Bu şiirde şair, batı kültürüyle doğu kültürünün sanat ve estetik anlayışı arasındaki farkları anlatır. Şairin ifade ettiği düşünceye göre, Batı kültürünün alışkın olduğu değerler ve güzellikler, kendi toplumuna uzak ve yabancıdır.
Şair, Batı sanatını taklit etmenin gereksiz olduğunu savunur; çünkü kendi kültüründe çok daha anlamlı ve değerli şeyler zaten mevcuttur. Batılılar için değerli olan bazı sanat öğeleri, doğa ve sade halk yaşantısından gelen değerlere sahip Anadolu insanını heyecanlandırmaz. Batı kültürünün ilgi gösterdiği ince ve ayrıntılı güzellikler, örneğin mozaikler ve heykeller, Türk kültüründe aynı karşılığı bulmaz. Anadolu insanı, bir mabedin içine girdiğinde orada süslü bir mozaik aramak yerine bir duvarda gördüğü güzel bir yazı veya yeşil çini parçasından etkilenir.
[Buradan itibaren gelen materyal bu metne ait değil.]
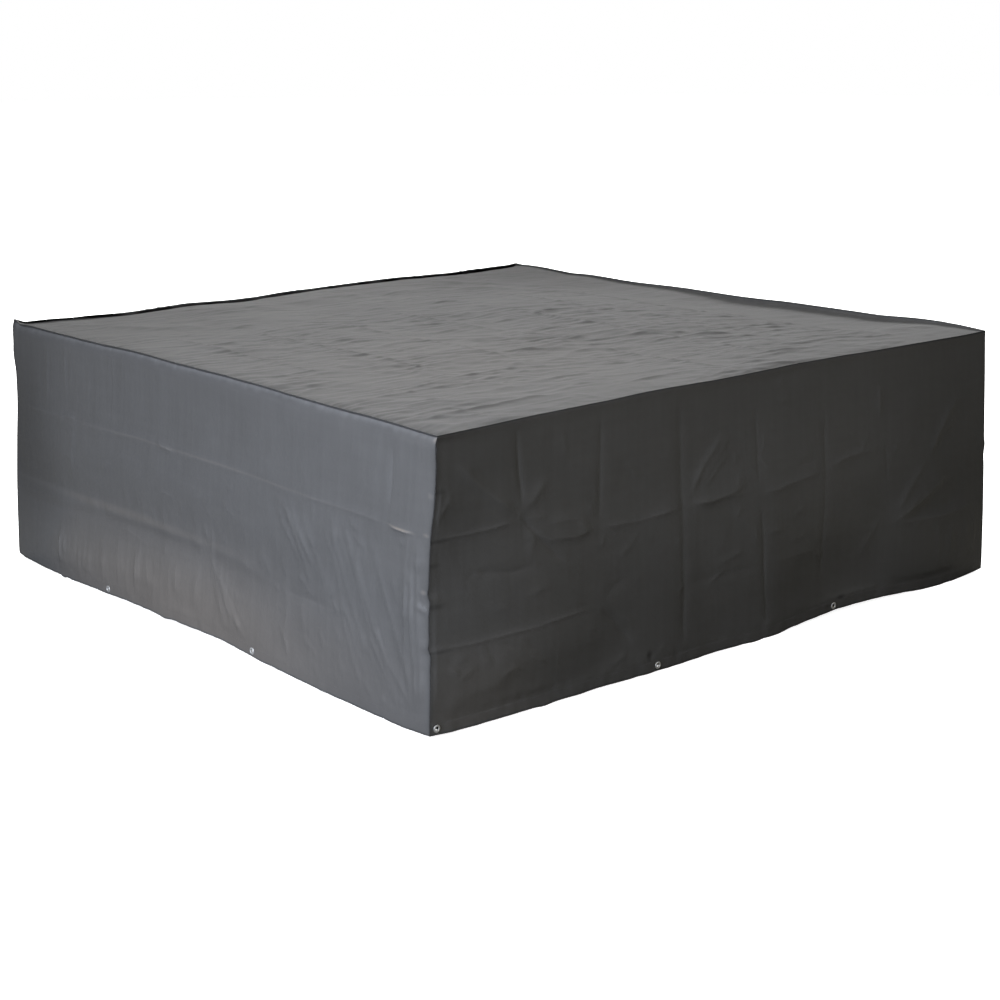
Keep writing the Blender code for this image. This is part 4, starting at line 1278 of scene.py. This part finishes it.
def cloth_finish(name):
    """Grey coated sheet woven from flat tape: faint tape lines, mottling, fine creases, fold edges worn
    light on the sides and darkened by painted shadow on the top, and painted light and shade."""
    made = Nodes(name + "_weave")
    cloth = made.add("ShaderNodeAttribute", attribute_name="cloth").outputs["Vector"]
    wear = made.add("ShaderNodeAttribute", attribute_name="wear").outputs["Fac"]
    shade = made.add("ShaderNodeAttribute", attribute_name="shade").outputs["Fac"]
    apart = made.add("ShaderNodeSeparateXYZ", {0: cloth})
    u, v = apart.outputs[0], apart.outputs[1]

    def field(scale, stretch, detail=2.0):
        spot = made.add("ShaderNodeVectorMath", {0: cloth, 1: stretch}, operation="MULTIPLY")
        return made.add("ShaderNodeTexNoise", {
            "Vector": spot.outputs[0], "Scale": scale, "Detail": detail, "Roughness": 0.5,
        }).outputs["Fac"]

    mottle = field(7.0, (1.0, 1.0, 1.0), 4.0)
    streak_up = field(60.0, (1.0, 0.05, 1.0))
    streak_across = field(60.0, (0.05, 1.0, 1.0))
    grain = field(420.0, (1.0, 1.0, 1.0))
    patterns = {"mottle": mottle, "streak_up": streak_up, "streak_across": streak_across,
                "wear": wear, "grain": grain}
    tone = PLAIN_TONE
    for kind, strength in TONES.items():
        tone = made.maths("MULTIPLY_ADD", patterns[kind], strength, tone)

    # weave of flat tapes, over and under in turn
    across_u = made.maths("MULTIPLY", u, math.pi / TAPE)
    across_v = made.maths("MULTIPLY", v, math.pi / TAPE)
    weave = made.maths("MULTIPLY", made.maths("SINE", across_u), made.maths("SINE", across_v))
    stitches = stitch_line(made, u, v)
    relief = made.maths("MULTIPLY_ADD", weave, WEAVE_HEIGHT,
                        made.maths("MULTIPLY", grain, GRAIN_HEIGHT))
    for crease in CREASES[name]:
        ridge, edge = crease_lines(made, cloth, crease)
        relief = made.maths("MULTIPLY_ADD", ridge, crease.height, relief)
        # The crease's edge is worn lighter on the sides and darkened by a painted shadow on the top.
        tone = made.maths("MULTIPLY_ADD", edge, crease.mark, tone)
    relief = made.maths("MULTIPLY_ADD", stitches, STITCH_HEIGHT, relief)
    # The shade attribute darkens the colour with painted shade and lightens it with painted light.
    tone = made.maths("MULTIPLY", tone, made.maths("SUBTRACT", 1.0, shade))
    base = made.add("ShaderNodeVectorMath", {0: CLOTH_COLOUR[:3], "Scale": tone}, operation="SCALE")
    # Where it is painted lighter, the cloth is also painted warmer.
    painted_light_amount = made.maths("MAXIMUM", made.maths("MULTIPLY", shade, -1.0), 0.0)
    painted_light_amount = made.add("ShaderNodeCombineXYZ", {0: painted_light_amount, 1: painted_light_amount, 2: painted_light_amount}).outputs[0]
    tint = made.add("ShaderNodeVectorMath", {0: painted_light_amount, 1: PAINTED_LIGHT_TINT, 2: (1.0, 1.0, 1.0)},
                    operation="MULTIPLY_ADD")
    toned = made.add("ShaderNodeVectorMath", {0: base.outputs[0], 1: tint.outputs[0]},
                     operation="MULTIPLY")
    made.put(made.shader, "Base Color", toned.outputs[0])
    bump = made.add("ShaderNodeBump", {"Height": relief, "Strength": 1.0, "Distance": 1.0})
    made.put(made.shader, "Normal", bump.outputs[0])
    rough = made.maths("MULTIPLY_ADD", mottle, ROUGHNESS_RANGE, CLOTH_ROUGHNESS)
    made.put(made.shader, "Roughness", rough)
    # Painted shade dulls the shine, and painted light raises it.
    shine = made.maths("MULTIPLY_ADD", shade, -SHADE_DULLS, CLOTH_SHINE)
    made.put(made.shader, "Specular IOR Level", shine)
    return made.material


def crease_lines(made, cloth, crease):
    """Fine crooked ridges, missing in places, and the thin line along each ridge's edge."""
    place = made.add("ShaderNodeMapping", {
        "Vector": cloth, "Location": (crease.seed, crease.seed, 0.0),
        "Rotation": (0.0, 0.0, math.radians(crease.angle)),
        "Scale": (crease.length, crease.spacing, 1.0),
    }, vector_type="TEXTURE")
    pattern = made.add("ShaderNodeTexNoise", {
        "Vector": place.outputs[0], "Scale": 1.0, "Detail": 1.0, "Roughness": 0.3,
        "Distortion": 0.2,
    }).outputs["Fac"]
    away = made.maths("ABSOLUTE", made.maths("SUBTRACT", pattern, 0.5))
    patch = made.add("ShaderNodeTexNoise", {"Vector": cloth, "Scale": 4.5, "Detail": 1.0})
    share = made.add("ShaderNodeMapRange", {
        "Value": patch.outputs["Fac"], "From Min": 0.34, "From Max": 0.58, "To Min": 0.30,
    }).outputs["Result"]
    lines = []
    for steepness in (crease.sharp, crease.sharp * 5):
        line = made.maths("MAXIMUM", made.maths("MULTIPLY_ADD", away, -steepness, 1.0), 0.0)
        lines.append(made.maths("MULTIPLY", line, share))
    return lines


def stitch_line(made, u, v):
    """1 on the thread of the hem's row of stitches, on both layers."""
    first = made.maths("ABSOLUTE", made.maths("SUBTRACT", v, STITCH_RUN))
    other = made.maths("ABSOLUTE", made.maths("SUBTRACT", v, STITCH_BACK))
    near = made.maths("LESS_THAN", made.maths("MINIMUM", first, other), STITCH_WIDTH / 2)
    phase = made.maths("FRACT", made.maths("DIVIDE", u, STITCH_LENGTH))
    return made.maths("MULTIPLY", near, made.maths("LESS_THAN", phase, STITCH_SHARE))


def metal_finish():
    made = Nodes("pressed_metal")
    place = made.add("ShaderNodeTexCoord").outputs["Object"]
    scuff = made.add("ShaderNodeTexNoise", {"Vector": place, "Scale": 900.0, "Detail": 3.0})
    tarnish = made.add("ShaderNodeTexNoise", {"Vector": place, "Scale": 160.0, "Detail": 2.0})
    rough = made.maths("MULTIPLY_ADD", scuff.outputs["Fac"], SCUFF, METAL_ROUGHNESS)
    made.put(made.shader, "Roughness", rough)
    shade = made.maths("MULTIPLY_ADD", tarnish.outputs["Fac"], TARNISH, 0.75)
    base = made.add("ShaderNodeVectorMath", {0: METAL_COLOUR[:3], "Scale": shade},
                    operation="SCALE")
    made.put(made.shader, "Base Color", base.outputs[0])
    made.shader.inputs["Metallic"].default_value = METALLIC
    return made.material


CLOTH_COLOUR = (0.090, 0.090, 0.091, 1.0)
CLOTH_ROUGHNESS = 0.36
ROUGHNESS_RANGE = 0.10
CLOTH_SHINE = 0.5
SHADE_DULLS = 0.4                       # painted shade takes this share of shine away, and painted light adds it
PAINTED_LIGHT_TINT = (0.20, 0.00, -0.20)         # cloth painted lighter is painted warmer too
# The cloth's tone with no pattern on it, and how much each pattern lightens it; the fold-edge marks
# darken it below 0 as painted crease shadow.
PLAIN_TONE = 0.835
TONES = {"mottle": 0.20, "streak_up": 0.17, "streak_across": 0.09, "wear": 0.28, "grain": 0.10}
METAL_COLOUR = (0.84, 0.84, 0.83, 1.0)
METALLIC = 0.66                         # dull, as the plating has worn
METAL_ROUGHNESS = 0.30
SCUFF = 0.25
TARNISH = 0.30
TAPE = 0.0016                           # width of the woven tape
WEAVE_HEIGHT = 0.00006
GRAIN_HEIGHT = 0.00010
STITCH_HEIGHT = 0.00035
STITCH_RUN = BAND_TOP + 0.004           # on the outer layer,
STITCH_BACK = 2 * HEIGHT + math.pi * FOLD_TURN - STITCH_RUN     # and on the turned one
STITCH_WIDTH = 0.0009
STITCH_LENGTH = 0.0045
STITCH_SHARE = 0.72                     # the rest of a stitch's length is the gap

# Fine creases, too thin for the mesh: the angle they run along, the length and spacing of the pattern,
# how steeply a ridge falls away, its height, and how its edge is marked: worn lighter above 0, and a
# painted shadow in the crease below 0.
Crease = namedtuple("Crease", "angle length spacing sharp height mark seed")
SIDE_CREASES = (
    Crease(86, 0.300, 0.040, 5.0, 0.0002, 0.01, 3.0),
    Crease(12, 0.160, 0.060, 5.0, 0.0002, 0.01, 4.0),
)
CREASES = {
    "top": (
        Crease(6, 0.200, 0.034, 4.0, 0.0007, -0.05, 1.0),
        Crease(20, 0.120, 0.030, 4.0, 0.0004, -0.03, 2.0),
    ),
    "front": SIDE_CREASES,
    "right": SIDE_CREASES,
    "back": SIDE_CREASES,
    "left": (
        Crease(89, 0.240, 0.046, 4.0, 0.0003, 0.01, 5.0),
        Crease(70, 0.160, 0.050, 5.0, 0.0003, 0.02, 6.0),
    ),
}
CLOTH_FINISHES = {name: cloth_finish(name) for name in CREASES}
METAL_FINISH = metal_finish()


# ================================================================ floor, light and camera
def floor():
    """A pale studio floor that takes soft shadows and meets the white room without a line."""
    bpy.ops.mesh.primitive_circle_add(vertices=96, radius=FLOOR_REACH, fill_type="NGON",
                                      location=(0.0, 0.0, CAD_BOX[0].z - 0.001))
    ground = bpy.context.object
    ground.name = "floor"
    made = Nodes("pale_floor")
    place = made.add("ShaderNodeTexCoord").outputs["Object"]
    away = made.add("ShaderNodeVectorMath", {0: place}, operation="LENGTH").outputs["Value"]
    glow = made.add("ShaderNodeMapRange", {
        "Value": away, "From Min": GLOW_NEAR, "From Max": GLOW_FAR, "To Min": FLOOR_GLOW,
        "To Max": 1.0,
    }).outputs["Result"]
    made.shader.inputs["Base Color"].default_value = FLOOR_COLOUR
    made.shader.inputs["Roughness"].default_value = 0.9
    made.shader.inputs["Specular IOR Level"].default_value = 0.0
    made.shader.inputs["Emission Color"].default_value = (1.0, 1.0, 1.0, 1.0)
    # under the cover the floor doesn't glow, so that the eyelets' holes are dark
    apart = made.add("ShaderNodeSeparateXYZ", {0: place})
    reach = made.maths("MAXIMUM", made.maths("ABSOLUTE", apart.outputs[0]),
                       made.maths("ABSOLUTE", apart.outputs[1]))
    glow = made.maths("MULTIPLY", glow, made.maths("GREATER_THAN", reach, DARK_FLOOR))
    made.put(made.shader, "Emission Strength", glow)
    seen = made.add("ShaderNodeLightPath").outputs["Is Camera Ray"]
    bounce = made.add("ShaderNodeBsdfDiffuse", {"Color": FLOOR_BOUNCE})
    choose = made.add("ShaderNodeMixShader", {
        0: seen, 1: bounce.outputs[0], 2: made.shader.outputs[0],
    })
    made.put(made.tree.nodes["Material Output"], 0, choose.outputs[0])
    ground.data.materials.append(made.material)
    return ground


# A lamp without gloss lights the cloth but isn't mirrored in it.
Lamp = namedtuple("Lamp", "place aim size radiance colour gloss", defaults=(True,))
LAMPS = {
    "key": Lamp((-3.9, -1.25, 0.6), (-1.0, -0.4, -0.42), (1.7, 2.0), 14.0, (0.785, 0.855, 1.0)),
    "fill": Lamp((-4.5, -3.6, 1.9), (0.0, -1.0, -0.35), (1.6, 1.6), 4.3, (1.0, 0.88, 0.58)),
    "behind": Lamp((13.8, 16.0, 6.6), (0.0, 0.0, 0.0), (10.0, 5.6), 112.0, (1.0, 1.0, 1.0), False),
    "backdrop": Lamp((3.6, 4.6, 2.7), (0.0, 0.0, 0.3), (12.0, 2.8), 0.30, (1.0, 1.0, 1.0)),
    "overhead": Lamp((-0.9, -1.3, 3.3), (-0.2, -0.2, 0.0), (2.8, 2.8), 3.5, (1.0, 0.99, 0.97)),
}


def soft_light(name, lamp):
    light = bpy.data.lights.new(name, "AREA")
    light.shape = "RECTANGLE"
    light.size, light.size_y = lamp.size
    light.energy = lamp.radiance * math.pi * lamp.size[0] * lamp.size[1]
    light.color = lamp.colour
    stand = bpy.data.objects.new(name, light)
    bpy.context.scene.collection.objects.link(stand)
    stand.location = lamp.place
    facing = (Vector(lamp.aim) - Vector(lamp.place)).to_track_quat("-Z", "Y")
    stand.rotation_euler = facing.to_euler()
    stand.visible_camera = False
    stand.visible_glossy = lamp.gloss


def studio():
    world = bpy.data.worlds.new("studio")
    bpy.context.scene.world = world
    world.use_nodes = True
    tree = world.node_tree
    room = tree.nodes["Background"]
    room.inputs["Color"].default_value = (1.0, 0.98, 0.94, 1.0)
    room.inputs["Strength"].default_value = ROOM_LIGHT
    backdrop = tree.nodes.new("ShaderNodeBackground")
    backdrop.inputs["Color"].default_value = (1.0, 1.0, 1.0, 1.0)
    rays = tree.nodes.new("ShaderNodeLightPath")
    choose = tree.nodes.new("ShaderNodeMixShader")
    tree.links.new(rays.outputs["Is Camera Ray"], choose.inputs[0])
    tree.links.new(room.outputs[0], choose.inputs[1])
    tree.links.new(backdrop.outputs[0], choose.inputs[2])
    tree.links.new(choose.outputs[0], tree.nodes["World Output"].inputs[0])
    for name, lamp in LAMPS.items():
        soft_light(name, lamp)
    bpy.context.scene.view_settings.view_transform = "Standard"
    bpy.context.scene.view_settings.look = "None"


FLOOR_REACH = 30.0
FLOOR_COLOUR = (0.80, 0.80, 0.80, 1.0)
FLOOR_BOUNCE = (0.125, 0.120, 0.105, 1.0)
FLOOR_GLOW = 0.93       # as the camera sees it up to GLOW_NEAR, and white from GLOW_FAR
GLOW_NEAR = 2.5
GLOW_FAR = 8.0
DARK_FLOOR = HALF - 0.020
ROOM_LIGHT = 0.10

EYE = (-3.583, -4.214, 0.9134)
LOOK_ANGLE = 49.34      # degrees in plan, from +X towards +Y
LOOK_DOWN = 14.50
ROLL = 0.36
LENS = 69.05


def camera():
    data = bpy.data.cameras.new("camera")
    data.lens = LENS
    data.sensor_width = 36.0
    eye = bpy.data.objects.new("camera", data)
    bpy.context.scene.collection.objects.link(eye)
    plan, down = math.radians(LOOK_ANGLE), math.radians(LOOK_DOWN)
    look = Vector((math.cos(plan) * math.cos(down), math.sin(plan) * math.cos(down),
                   -math.sin(down)))
    turn = look.to_track_quat("-Z", "Y").to_matrix() @ Matrix.Rotation(math.radians(-ROLL), 3, "Z")
    eye.matrix_world = Matrix.Translation(EYE) @ turn.to_4x4()
    bpy.context.scene.camera = eye


camera()
studio()
floor()
top_sheet()
for each_side in SIDES:
    side_sheet(each_side)
    eyelets(each_side)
Batı kültüründe orkestraların yarattığı coşku verici sesler, şairin toplumuna yabancıdır. Onun yerine, Türk toplumunda halk dansları ve zeybek oyunları gibi köklü kültürel öğeler insanları derinden etkiler. Şairin toplumundaki insanlar, acıklı türkülerle ve yerel müziklerle daha güçlü duygular yaşarlar.
Sonuç olarak şair, Batı hayranlığını eleştirir ve kendi kültürel değerlerini korumanın daha değerli olduğunu vurgular. Anadolu insanı için en büyük estetik haz, doğayla iç içe olan, emek ve çaba gösteren köy insanının hayatıdır.